Personally, though, I think that gender balance in academia is already over-studied. I'd rather see some work on gender balance in the blogosphere. Does anyone want to channel Larry Summers?

Comments and Sharing

COMMENTS (3 to date)
Matt writes:

OK, Brian you got me reading up on the Holland model.

James A. Donald writes:

The problem is that there is a threat of legislative action to remedy “sex discrimination” in academia, to be modeled on legislation that remedied “sex discrimination” in university sports. The sports legislation had the effect of curtailing male sports, and the analogous legislation would radically curtail male fields such as mathematics, and, of course, economics. The mere threat of such legislation is likely to have similar effect.
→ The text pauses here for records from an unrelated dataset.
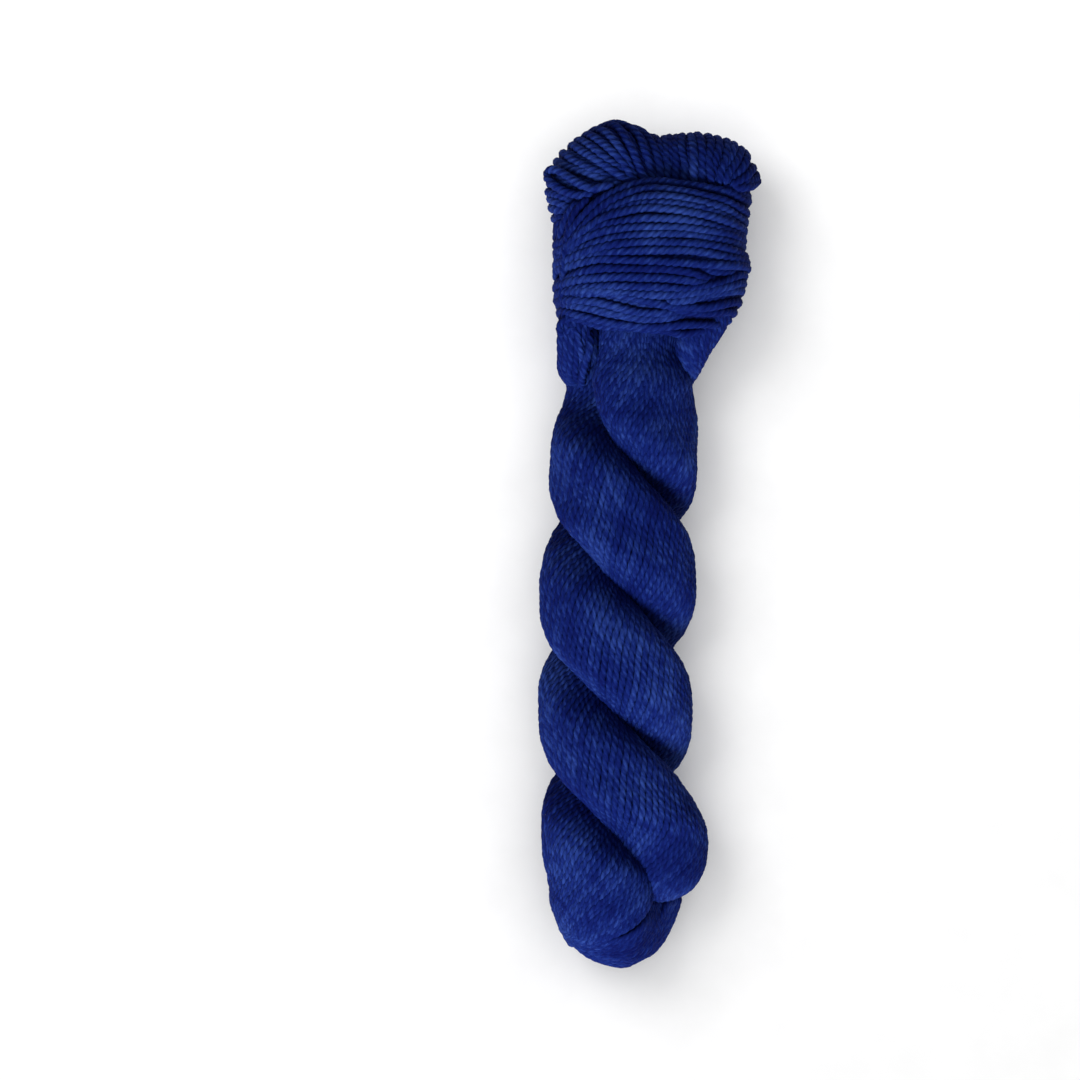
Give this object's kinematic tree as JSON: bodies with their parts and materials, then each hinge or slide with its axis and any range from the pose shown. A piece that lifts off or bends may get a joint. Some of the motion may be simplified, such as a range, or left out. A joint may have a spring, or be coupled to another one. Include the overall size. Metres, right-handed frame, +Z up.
{
  "type": "hank of yarn",
  "caption": "Twisted hank of dark blue plied wool yarn, lying on its back, with a wrapped head, a folded-over crest and a rounded tail.",
  "frame": {"origin": "centre of the bounding box, at the surface that the hank lies on", "axes": "+Z up from that surface, +Y along the hank toward its wrapped head, +X to the right of the hank seen from above with its head away"},
  "size_m": [0.0673, 0.2552, 0.0482],
  "materials": {
    "yarn": "soft matt plied wool"
  },
  "bodies": {
    "root": {"hank": "yarn"}
  },
  "joints": []
}
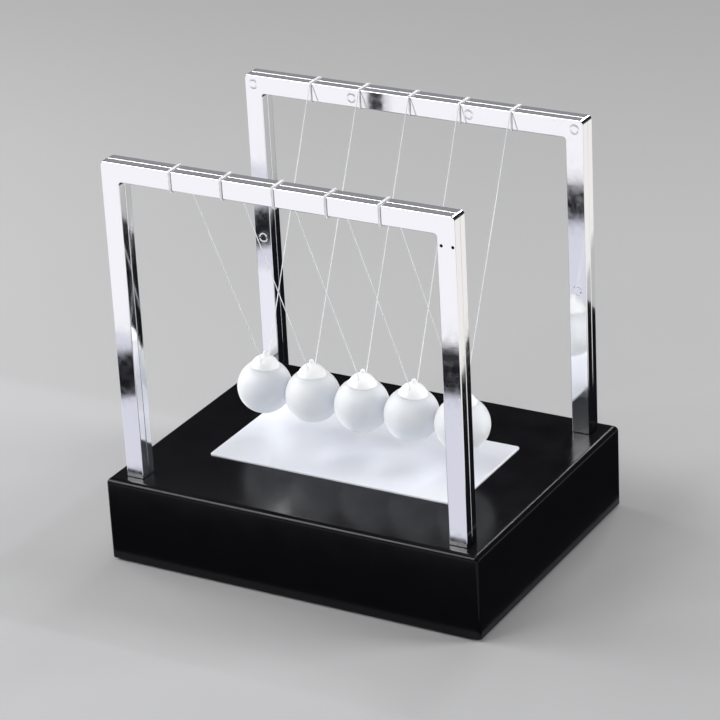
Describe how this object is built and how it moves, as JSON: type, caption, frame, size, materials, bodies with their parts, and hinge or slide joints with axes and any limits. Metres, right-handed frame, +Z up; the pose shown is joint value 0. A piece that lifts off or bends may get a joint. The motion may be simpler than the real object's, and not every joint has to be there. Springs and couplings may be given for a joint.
{
  "type": "newtons cradle",
  "caption": "Desk newton's cradle: frosted balls on V-shaped lines between two chrome arches, over a black box base with a white light plate set into its top.",
  "frame": {"origin": "middle of the footprint, on the surface that the rubber feet stand on", "axes": "+X along the row of balls, +Y from the front frame to the rear frame, +Z up"},
  "size_m": [0.18, 0.1356, 0.1848],
  "materials": {
    "black_gloss": "glossy black moulded ABS",
    "black_satin": "satin black moulded ABS",
    "white_diffuser": "white translucent acrylic, satin gloss",
    "chrome_plating": "bright chrome plating on moulded plastic",
    "frosted_ball": "frosted translucent white acrylic",
    "white_cap": "opaque white moulded plastic, satin",
    "nylon_line": "thin clear nylon line",
    "rubber": "matt black rubber",
    "zinc_steel": "zinc-plated steel",
    "nickel_contact": "nickel-plated spring steel",
    "board_green": "green circuit board",
    "led_clear": "clear epoxy",
    "cell_jacket": "plain printed cell jacket",
    "red_insulation": "red wire insulation",
    "black_insulation": "black wire insulation"
  },
  "bodies": {
    "stand": {"base_housing": "black_gloss", "bottom_cover": "black_satin", "light_diffuser": "white_diffuser", "front_frame_outer_half": "chrome_plating", "front_frame_inner_half": "chrome_plating", "rear_frame_inner_half": "chrome_plating", "rear_frame_outer_half": "chrome_plating", "line_wrap_front_1": "nylon_line", "line_wrap_front_2": "nylon_line", "line_wrap_front_3": "nylon_line", "line_wrap_front_4": "nylon_line", "line_wrap_front_5": "nylon_line", "line_wrap_rear_1": "nylon_line", "line_wrap_rear_2": "nylon_line", "line_wrap_rear_3": "nylon_line", "line_wrap_rear_4": "nylon_line", "line_wrap_rear_5": "nylon_line", "rubber_foot_1": "rubber", "rubber_foot_2": "rubber", "rubber_foot_3": "rubber", "rubber_foot_4": "rubber", "cover_screw_1": "zinc_steel", "cover_screw_2": "zinc_steel", "cover_screw_3": "zinc_steel", "cover_screw_4": "zinc_steel", "leg_screw_1": "zinc_steel", "leg_screw_2": "zinc_steel", "leg_screw_3": "zinc_steel", "leg_screw_4": "zinc_steel", "switch_body": "zinc_steel", "contact_positive": "nickel_contact", "contact_bridge_right": "nickel_contact", "contact_bridge_left": "nickel_contact", "contact_negative": "nickel_contact", "light_board": "board_green", "led_1": "led_clear", "led_2": "led_clear", "battery_1": "cell_jacket", "battery_2": "cell_jacket", "battery_3": "cell_jacket", "wire_battery_to_switch": "red_insulation", "wire_switch_to_board": "red_insulation", "wire_battery_to_board": "black_insulation"},
    "ball_unit_1": {"ball_1": "frosted_ball", "ball_cap_1": "white_cap", "suspension_line_1": "nylon_line"},
    "ball_unit_2": {"ball_2": "frosted_ball", "ball_cap_2": "white_cap", "suspension_line_2": "nylon_line"},
    "ball_unit_3": {"ball_3": "frosted_ball", "ball_cap_3": "white_cap", "suspension_line_3": "nylon_line"},
    "ball_unit_4": {"ball_4": "frosted_ball", "ball_cap_4": "white_cap", "suspension_line_4": "nylon_line"},
    "ball_unit_5": {"ball_5": "frosted_ball", "ball_cap_5": "white_cap", "suspension_line_5": "nylon_line"},
    "switch_knob": {"switch_slider": "black_satin"},
    "door": {"battery_door": "black_satin"}
  },
  "joints": [
    {"name": "ball_1_swing", "type": "hinge", "parent": "stand", "child": "ball_unit_1", "pos_m": [-0.0488, 0, 0.1842], "axis": [0, 1, 0], "range_deg": [0, 90]},
    {"name": "ball_2_swing", "type": "hinge", "parent": "stand", "child": "ball_unit_2", "pos_m": [-0.0244, 0, 0.1842], "axis": [0, 1, 0], "range_deg": [-0.04, 0.04]},
    {"name": "ball_3_swing", "type": "hinge", "parent": "stand", "child": "ball_unit_3", "pos_m": [0, 0, 0.1842], "axis": [0, 1, 0], "range_deg": [-0.04, 0.04]},
    {"name": "ball_4_swing", "type": "hinge", "parent": "stand", "child": "ball_unit_4", "pos_m": [0.0244, 0, 0.1842], "axis": [0, 1, 0], "range_deg": [-0.04, 0.04]},
    {"name": "ball_5_swing", "type": "hinge", "parent": "stand", "child": "ball_unit_5", "pos_m": [0.0488, 0, 0.1842], "axis": [0, 1, 0], "range_deg": [-90, 0]},
    {"name": "switch_slide", "type": "slide", "parent": "stand", "child": "switch_knob", "axis": [1, 0, 0], "range_m": [0, 0.003]},
    {"name": "battery_door_release", "type": "slide", "parent": "stand", "child": "door", "axis": [0, 0, -1], "range_m": [0, 0.02]}
  ]
}
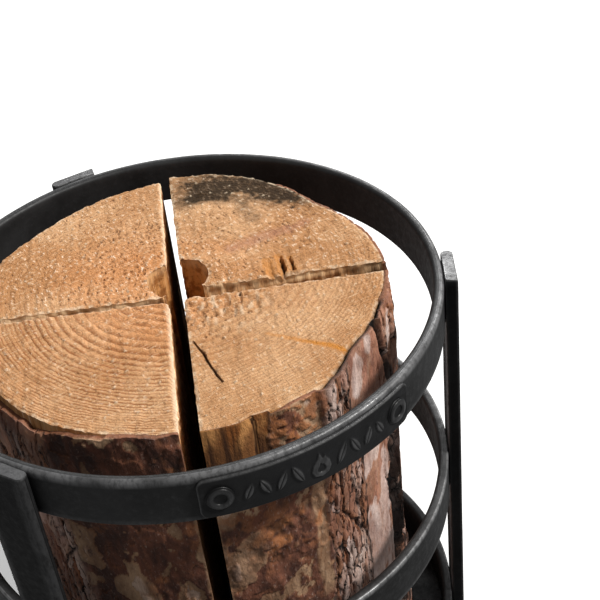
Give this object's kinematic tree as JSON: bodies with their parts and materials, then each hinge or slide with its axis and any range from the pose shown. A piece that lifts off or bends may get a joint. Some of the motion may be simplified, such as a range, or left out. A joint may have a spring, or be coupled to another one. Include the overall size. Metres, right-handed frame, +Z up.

In 1969 a campaign was launched to make the word “gay” mean homosexual (probably earlier than 1969, but 1969 was when it got into everyone's face) This campaign had limited effectiveness until it was backed by state compulsion in 1991.

A series of increasingly destructive and coercive social engineering programs have followed. Since any field where men are better than women hurts the self esteem of all women, all such fields must be deprecated. If persuasion fails to result in sufficient deprecation, the state must impose and enforce sufficient deprecation. You may think such a policy absurd, but it is politically far easier to get rid of tenured mathematicians and economists, than to get rid of a football team.

meep writes:

I like Hakim's take on the issue, where she gets at preferences not from a subject point-of-view, but from an importance-of-career-vs-family point-of-view.

Her conclusion is similar to Johnson's in that many of remedies being recommended will be useless (and in some cases, self-defeating) in trying to alter sex ratios. If anything, it seems work policies should be less family-friendly if you want more women in "top" positions.